The grounds submitted by his wife Mrs A relating to this argument were rejected on the basis that the court was satisfied that irrespective of any reliance on the conviction there was evidence which provides some corroboration for the allegations made against him relating to misuse of the Banks funds and the allegations that he abused his position in the bank by reportedly issuing Credit Cards to his family members through which large debts were run up against the Bank. The High Court referenced the lavish spending of Mrs A. It pointed out that she spent a total of £16,309,077.87 between September 2006 and June 2016 in Harrods through credit cards issued by the Bank of Azerbaijan. The Court were also informed that it was reasonable to suspect that she had no income independent of her husband and there is no evidence to suggest that she received significant capital or income from any other source independent from her husband.

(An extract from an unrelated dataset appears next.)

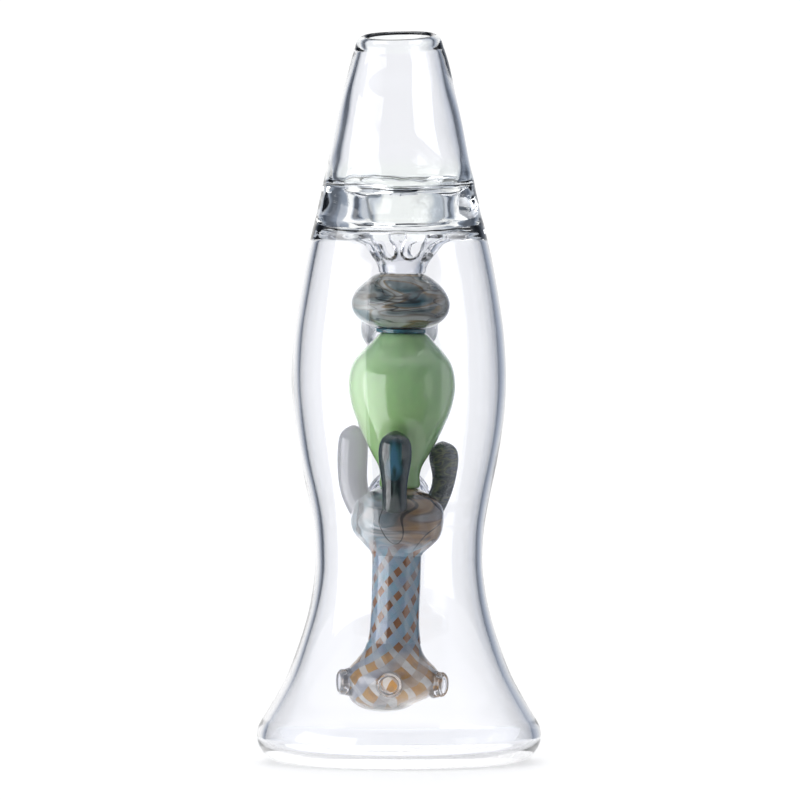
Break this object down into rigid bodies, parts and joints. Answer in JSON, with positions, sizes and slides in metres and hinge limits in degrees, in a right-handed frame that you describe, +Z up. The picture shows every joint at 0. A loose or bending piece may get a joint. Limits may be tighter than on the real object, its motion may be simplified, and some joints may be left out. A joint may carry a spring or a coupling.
{
  "type": "glass water pipe",
  "caption": "Clear glass water pipe in the outline of a lava lamp, with a green bulb on a striped glass column hanging inside and a tilted inlet socket behind.",
  "frame": {"origin": "centre of the flat underside of the foot", "axes": "+Z up along the vessel's axis, front towards -Y, inlet towards +Y"},
  "size_m": [0.0784, 0.1117, 0.2],
  "materials": {
    "clear_glass": "clear polished borosilicate, faint lavender tint",
    "ground_glass": "clear outside, ground matt inside the taper",
    "smoky_glass": "translucent grey with tan, brown and teal streaks",
    "teal_glass": "deep teal, polished",
    "mint_glass": "opaque milky green, polished",
    "striped_glass": "pale blue glass with crossed grey and amber cane stripes",
    "dark_glass": "very dark green with a blue core",
    "grey_glass": "lavender grey, polished",
    "olive_glass": "olive grey with a paler fold"
  },
  "bodies": {
    "root": {"foot_plate": "clear_glass", "body_shell": "clear_glass", "divider_disc": "clear_glass", "mouthpiece": "clear_glass", "vent_funnel": "clear_glass", "knob": "smoky_glass", "neck_band": "teal_glass", "bulb": "mint_glass", "collar": "striped_glass", "finger_front": "dark_glass", "finger_left": "grey_glass", "finger_right": "olive_glass", "stem": "striped_glass", "diffuser": "striped_glass", "port_1": "clear_glass", "port_2": "clear_glass", "port_3": "clear_glass", "port_4": "clear_glass", "port_5": "clear_glass", "wall_seal": "clear_glass", "bridge_tube": "clear_glass", "inlet_tube": "clear_glass", "inlet_socket": "ground_glass"}
  },
  "joints": []
}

Privilege Against Self Incrimination and Spousal Privilege

It was argued that the UWO offends against Mrs A’s privilege against self-incrimination and spousal privilege given that she is subject to criminal proceedings in Azerbaijan.

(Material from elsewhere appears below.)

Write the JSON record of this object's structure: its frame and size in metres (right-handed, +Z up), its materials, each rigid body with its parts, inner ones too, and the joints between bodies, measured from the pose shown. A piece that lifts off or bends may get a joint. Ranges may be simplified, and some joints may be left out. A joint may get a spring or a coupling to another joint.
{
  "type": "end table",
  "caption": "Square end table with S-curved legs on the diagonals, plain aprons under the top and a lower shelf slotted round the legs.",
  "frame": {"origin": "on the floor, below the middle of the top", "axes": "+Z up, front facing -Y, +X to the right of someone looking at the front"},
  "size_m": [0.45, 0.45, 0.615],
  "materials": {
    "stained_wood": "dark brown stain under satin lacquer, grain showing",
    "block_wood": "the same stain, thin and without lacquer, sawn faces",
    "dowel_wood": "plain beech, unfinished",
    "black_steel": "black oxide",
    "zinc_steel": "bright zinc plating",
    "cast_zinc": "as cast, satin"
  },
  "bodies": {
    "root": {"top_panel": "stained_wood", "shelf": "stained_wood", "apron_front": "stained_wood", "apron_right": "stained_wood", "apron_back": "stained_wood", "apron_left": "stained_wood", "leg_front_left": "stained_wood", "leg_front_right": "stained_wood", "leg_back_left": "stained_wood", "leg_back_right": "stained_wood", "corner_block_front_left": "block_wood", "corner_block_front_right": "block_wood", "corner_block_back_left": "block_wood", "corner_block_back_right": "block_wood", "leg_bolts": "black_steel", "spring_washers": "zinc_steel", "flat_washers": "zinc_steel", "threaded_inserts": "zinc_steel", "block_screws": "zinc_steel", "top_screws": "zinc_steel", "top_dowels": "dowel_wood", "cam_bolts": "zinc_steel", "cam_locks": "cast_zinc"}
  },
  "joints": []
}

Mr Justice Supperstone ruled that the Privileges only applied to criminal offences subject to UK law and penalties and not in respect of the risk of prosecution abroad. He did not find a real or appreciable risk that either Mrs A or her husband would be prosecuted for offences in the UK. Furthermore, he asserted that Mrs A had not said which answers to which questions might incriminate her. In any event he believed that these provisions abrogated these privileges and did not justify exercising his discretion to not make the Order.

Gathering Evidence to contest a UWO

A further hurdle for persons subject to UWO’s to overcome is the complete reversal of the burden of proof. A person will be required to provide that the property is not the proceeds of crime, rather than requiring the state to prove that it is. In this case Mrs A claimed her husband had a successful financial career in the 1990s however she was not able to provide proof of the same due to the passage of time and the fact she was seeking refuge in the UK and had no way to access paperwork relating to her husband.

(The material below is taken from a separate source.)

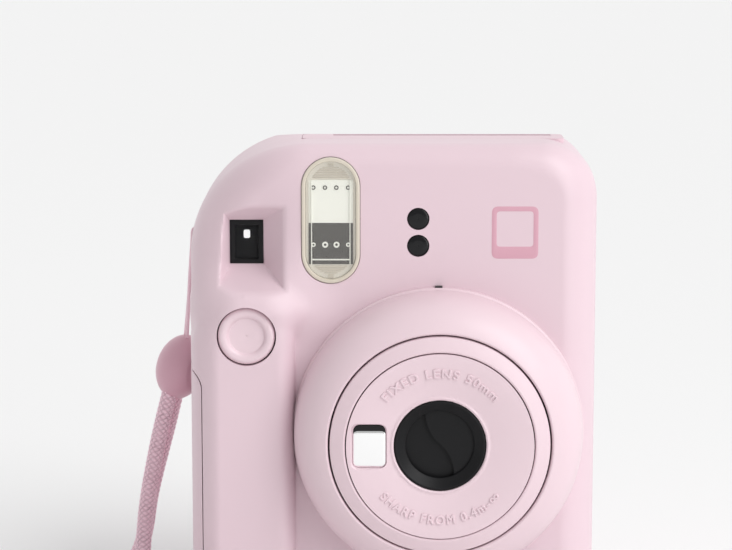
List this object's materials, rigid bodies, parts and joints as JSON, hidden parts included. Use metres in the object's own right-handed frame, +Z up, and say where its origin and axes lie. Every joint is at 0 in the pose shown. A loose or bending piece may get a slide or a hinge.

The court recognised the difficulties which Mrs A would face in complying with the requirements of the UWO, however Mr Justice Supperstone ruled that the statutory criteria had been met for the order to be imposed and at this investigative stage there are others who may be well placed to explain Mr A’s sources of wealth and how the charge on the property was paid off. Should civil recovery proceedings be instituted consideration will have to be given to ensure a fair trial at that stage.

Conclusion

Both Mrs A and her Husband strongly deny any wrongdoing and we await confirmation of the outcome of any appeals which may be lodged. Criminal practitioners are aware of the difficulties for the defendants where cases are brought under the Proceeds of Crime Act 2002. It remains to be seen how the Court will approach cases where Defendants have fled jurisdictions and are no longer in possession of supporting evidence. Further in cases where countries do not abide by the rule of law the danger is the Court will effectively apply those abuses in the UK when making judgements on UWO’s.

This ruling is significant, it remains to be seen how often UWO’s will be implemented by agencies such as the Serious Fraud Office, National Crime Agency, and Her Majesty’s Revenue and Customers considering they are more familiar with the use of Restraint and Freezing orders. https://www.transparency.org.uk/publications/london-property-tr-ti-uk/

It will also be interesting to see what approach financial institutions take when they are placed on notice that their investor is subject to a UWO. These institutions will no longer be able to turn a blind eye to foreign money filtering into the UK banking industry.

The law in this area is still in its early phases and no doubt it will continue to evolve with changes anticipated to widen its scope.